Why Django Doesn’t Matter
Listening
to the voice on the other end of the phone I stood in disbelief as I heard my
sister tell me that my 20 year old nephew was killed. The ‘what happened’ were followed
by the ‘whys’ as she shared what little she knew of the situation. Although she
didn’t know much at the moment, she knew that my nephew was a victim of a
break-in and probably surprising the person, who was entering the home, was
shot in the chest.
It was
ironic as just several days ago I had posted on my Facebook page how we shouldn’t
be discussing the movie Django Unchained but instead talking about the murder
rate in Chicago of 505 people killed mostly by guns and the victims being
mostly black and Latino.
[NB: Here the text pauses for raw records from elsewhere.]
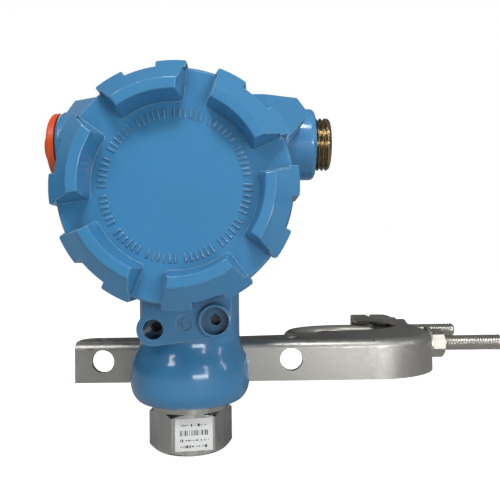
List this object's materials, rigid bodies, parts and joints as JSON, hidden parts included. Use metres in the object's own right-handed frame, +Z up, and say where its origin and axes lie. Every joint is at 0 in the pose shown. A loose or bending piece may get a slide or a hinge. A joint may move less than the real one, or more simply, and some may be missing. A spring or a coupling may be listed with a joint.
{
  "type": "pressure transmitter",
  "caption": "In-line pressure transmitter: two-compartment housing with screwed covers and conduit bosses, stainless process port, and a formed pipe bracket with a U-bolt.",
  "frame": {"origin": "centre of the hexagon's lower face, on the axis of the process port", "axes": "+Z up along the sensor's axis, -Y out of the terminal cover, +X towards the U-bolt's leg ends"},
  "size_m": [0.2128, 0.2015, 0.1404],
  "materials": {
    "blue_enamel": "satin blue enamel on die-cast aluminium",
    "seal_rubber": "matt",
    "black_plastic": "moulded, matt",
    "plated_screws": "stainless, turned",
    "bright_stainless": "machined bright",
    "circuit_board": "green solder mask",
    "orange_plastic": "moulded polyethylene",
    "plug_brass": "yellow-zinc plated thread",
    "tumbled_stainless": "formed plate, tumbled, grey-brown",
    "drawn_stainless": "drawn rod"
  },
  "bodies": {
    "sensor": {"process_connection": "bright_stainless", "isolating_diaphragm": "bright_stainless", "neck_seal": "seal_rubber", "sensor_board": "circuit_board", "sensor_header": "black_plastic"},
    "housing": {"housing": "blue_enamel", "terminal_block": "black_plastic", "terminal_screws": "plated_screws", "terminal_block_screws": "plated_screws", "feedthrough": "plated_screws", "electronics_module": "black_plastic", "electronics_screws": "plated_screws", "housing_lock_screw": "plated_screws", "bracket": "tumbled_stainless", "bracket_bolts": "plated_screws", "bracket_lock_washers": "plated_screws"},
    "front_seal": {"front_cover_seal": "seal_rubber"},
    "front_cover": {"front_cover": "blue_enamel"},
    "rear_seal": {"rear_cover_seal": "seal_rubber"},
    "rear_cover": {"rear_cover": "blue_enamel"},
    "dust_plug": {"dust_plug": "orange_plastic"},
    "conduit_plug": {"conduit_plug": "plug_brass"},
    "u_bolt": {"u_bolt": "drawn_stainless", "u_bolt_nuts": "drawn_stainless", "u_bolt_washers": "drawn_stainless"}
  },
  "joints": [
    {"name": "housing_turn", "type": "hinge", "parent": "sensor", "child": "housing", "pos_m": [0, 0, 0.04], "axis": [0, 0, 1], "range_deg": [-180, 180]},
    {"name": "front_cover_travel", "type": "slide", "parent": "housing", "child": "front_seal", "axis": [0, -1, 0], "range_m": [0, 0.0121]},
    {"name": "front_cover_turn", "type": "hinge", "parent": "front_seal", "child": "front_cover", "pos_m": [0, -0.028, 0.099], "axis": [0, -1, 0], "range_deg": [0, 2160]},
    {"name": "rear_cover_travel", "type": "slide", "parent": "housing", "child": "rear_seal", "axis": [0, 1, 0], "range_m": [0, 0.0121]},
    {"name": "rear_cover_turn", "type": "hinge", "parent": "rear_seal", "child": "rear_cover", "pos_m": [0, 0.028, 0.099], "axis": [0, 1, 0], "range_deg": [0, 2160]},
    {"name": "dust_plug_pull", "type": "slide", "parent": "housing", "child": "dust_plug", "axis": [-1, 0, 0], "range_m": [0, 0.012]},
    {"name": "conduit_plug_unscrew", "type": "slide", "parent": "housing", "child": "conduit_plug", "axis": [1, 0, 0], "range_m": [0, 0.012]},
    {"name": "u_bolt_slide", "type": "slide", "parent": "housing", "child": "u_bolt", "axis": [1, 0, 0], "range_m": [0, 0.028]}
  ],
  "couplings": [
    {"joint": "front_cover_travel", "follows": "front_cover_turn", "m_per_rad": 0.00031831},
    {"joint": "rear_cover_travel", "follows": "rear_cover_turn", "m_per_rad": 0.00031831}
  ]
}
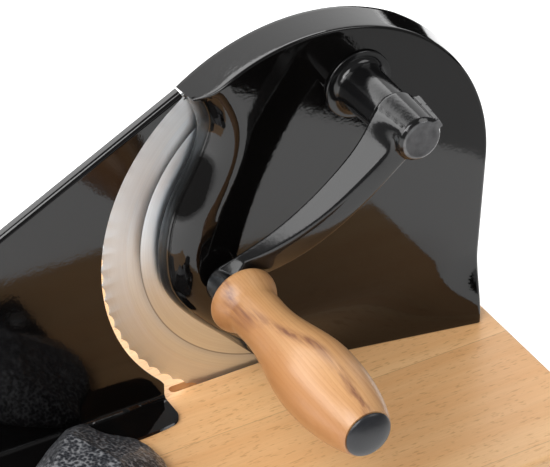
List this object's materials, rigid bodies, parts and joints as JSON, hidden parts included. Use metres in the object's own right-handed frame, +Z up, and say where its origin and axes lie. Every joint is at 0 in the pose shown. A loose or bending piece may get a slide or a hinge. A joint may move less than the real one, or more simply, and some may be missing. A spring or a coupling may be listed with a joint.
{
  "type": "manual bread slicer",
  "caption": "Hand-cranked bread slicer: disc blade and gears in a pressed housing on a wooden board, with a sliding stop plate, lock knob and swept crank.",
  "frame": {"origin": "centre of the bounding box, at the bottom of the feet", "axes": "+X along the board to the housing's side, +Y away from the user who turns the crank, +Z up"},
  "size_m": [0.3353, 0.2586, 0.2047],
  "materials": {
    "beech": "satin lacquered beech with fine flecks along the grain",
    "turned_wood": "waxed turned hardwood with a dark vein",
    "foot_rubber": "matte black rubber",
    "housing_paint": "high gloss black enamel",
    "sheet_paint": "gloss black enamel on sheet steel",
    "hammertone_paint": "grey hammertone paint on a casting",
    "crank_paint": "black enamel on a casting",
    "blade_steel": "ground in rings about the axis",
    "screw_steel": "plain bright steel",
    "gear_steel": "oiled dull steel",
    "frame_steel": "dull rolled steel",
    "insert_brass": "plain brass",
    "cap_plastic": "satin black plastic",
    "knob_plastic": "matte black plastic"
  },
  "bodies": {
    "base": {"base_board": "beech", "foot_1": "foot_rubber", "foot_2": "foot_rubber", "foot_3": "foot_rubber", "foot_4": "foot_rubber", "foot_screw_1": "screw_steel", "foot_screw_2": "screw_steel", "foot_screw_3": "screw_steel", "foot_screw_4": "screw_steel", "housing": "housing_paint", "frame_plate": "frame_steel", "spacer_1": "screw_steel", "spacer_2": "screw_steel", "spacer_3": "screw_steel", "housing_screw_1": "screw_steel", "housing_screw_2": "screw_steel", "housing_screw_3": "screw_steel", "frame_foot_screw_1": "screw_steel", "frame_foot_screw_2": "screw_steel", "blade_axle": "gear_steel", "axle_screw": "gear_steel", "bearing_boss": "crank_paint", "boss_nut": "screw_steel", "inner_bush": "screw_steel", "guide_screw_1": "screw_steel", "guide_screw_2": "screw_steel", "insert_nut": "insert_brass", "knob_stud": "screw_steel"},
    "rotor": {"blade": "blade_steel", "blade_gear": "gear_steel", "blade_hub": "gear_steel", "blade_rivet_1": "screw_steel", "blade_rivet_2": "screw_steel", "blade_rivet_3": "screw_steel", "blade_rivet_4": "screw_steel"},
    "crank": {"crank_arm": "crank_paint", "crank_shaft": "screw_steel", "pinion": "gear_steel", "hub_set_screw": "screw_steel", "handle_spindle": "screw_steel", "handle_washer": "screw_steel"},
    "handle": {"handle_grip": "turned_wood", "handle_cap": "cap_plastic"},
    "stop": {"stop_plate": "sheet_paint", "stop_bracket": "hammertone_paint", "bracket_rivet_1": "screw_steel", "bracket_rivet_2": "screw_steel"},
    "knob": {"lock_knob": "knob_plastic", "lock_washer": "screw_steel"}
  },
  "joints": [
    {"name": "crank_turn", "type": "hinge", "parent": "base", "child": "crank", "pos_m": [0.08724, -0.03, 0.17444], "axis": [0, -1, 0], "continuous": true},
    {"name": "blade_spin", "type": "hinge", "parent": "base", "child": "rotor", "pos_m": [0.0673, 0.0163, 0.1037], "axis": [0, -1, 0], "continuous": true},
    {"name": "handle_spin", "type": "hinge", "parent": "crank", "child": "handle", "pos_m": [0.02013, -0.0737, 0.09707], "axis": [0, -1, 0], "continuous": true},
    {"name": "stop_slide", "type": "slide", "parent": "base", "child": "stop", "axis": [0, -1, 0], "range_m": [-0.0025, 0.0155]},
    {"name": "lock_knob_turn", "type": "hinge", "parent": "base", "child": "knob", "pos_m": [-0.0597, -0.0792, 0.04], "axis": [0, 0, 1], "range_deg": [0, 270]}
  ],
  "couplings": [
    {"joint": "blade_spin", "follows": "crank_turn", "ratio": -0.32432}
  ]
}
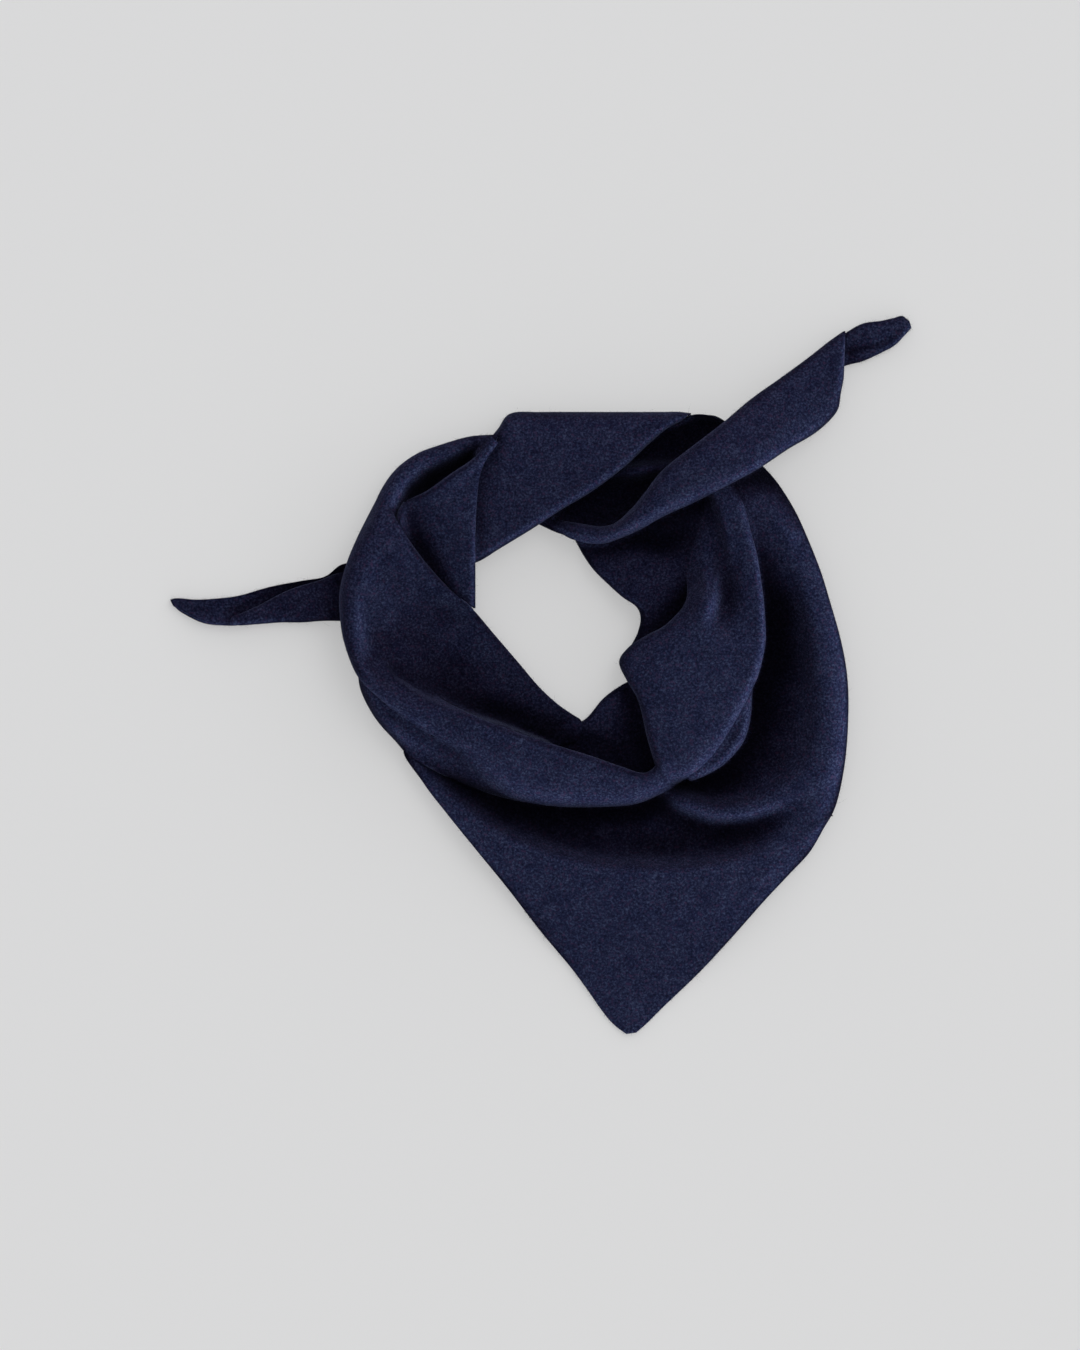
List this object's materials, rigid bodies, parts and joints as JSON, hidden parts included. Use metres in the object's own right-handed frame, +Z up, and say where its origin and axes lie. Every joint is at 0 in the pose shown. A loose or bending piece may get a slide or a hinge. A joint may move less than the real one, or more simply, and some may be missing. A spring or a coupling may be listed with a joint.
{
  "type": "bandana",
  "caption": "Triangular felted wool bandana laid out flat in its worn shape: a bib with its point down, a soft round ring of cloth about the neck opening, and two short twisted tails.",
  "frame": {"origin": "on the surface that the bandana lies on, at the middle of its box", "axes": "+Z up from the surface, +Y away from the bib's point towards the back of the neck, +X to the right of the bandana as it is seen from above"},
  "size_m": [0.5184, 0.502, 0.0383],
  "materials": {
    "wool_outer": "navy felted wool knit with a fine short nap",
    "wool_inner": "the same navy knit where it lies in the folds"
  },
  "bodies": {
    "root": {"bib": "wool_outer", "left_tail_inner_face": "wool_inner", "left_tail": "wool_outer", "left_under_layer": "wool_inner", "slit_back": "wool_inner", "top_wrap": "wool_outer", "corner_panel": "wool_inner", "right_inner_panel": "wool_inner", "left_arch": "wool_outer", "left_flap": "wool_outer", "left_panel": "wool_outer", "front_roll": "wool_outer", "petal_under_layer": "wool_inner", "right_petal": "wool_outer", "right_tail_tip": "wool_inner", "right_tail": "wool_outer", "hidden_layers_back": "wool_inner", "hidden_layers_left": "wool_inner", "hidden_layers_front": "wool_inner", "hidden_layers_right": "wool_inner"}
  },
  "joints": []
}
How we should redirected the intelligent conversations
of black intellects who wanted to dissect a movie rather than having a
conversation of dissecting why men of color were dropping like flies by guns,
killed by their own.
And I will
admit to myself that even in sharing the high body count from Chicago I like
others probably felt removed from what was happening as I was in New York City.
But after knowing how my nephew died I saw it didn’t matter. It didn’t matter
that my nephew was far removed himself as he was in Oklahoma City. It didn’t
matter that he as a young African American male didn’t have a police record and
was on winter break from college. It didn’t matter that young black men like
him are being murdered every single days in numbers that eclipse the mass
shooting that have made the headlines. Not to compare the terrible tragedies
but to show the magnitude. Yet my Facebook feed and other articles pertaining
to the black community today is dominated by the discussion of Django Unchained
and the cinema representation of slavery by a white man.
For me
Django doesn’t matter.
In retrospect
this time next year the movie will be a distant memory while this day next year
will have brought back the pain and agony of the loss of my nephew. We won’t be
talking about Spike Lee voicing his opinion about a movie. We will have instead
moved on from our discussion of how many times the ‘N’ word was used in the
film and whether or not Tarantino has the race license to put this on celluloid.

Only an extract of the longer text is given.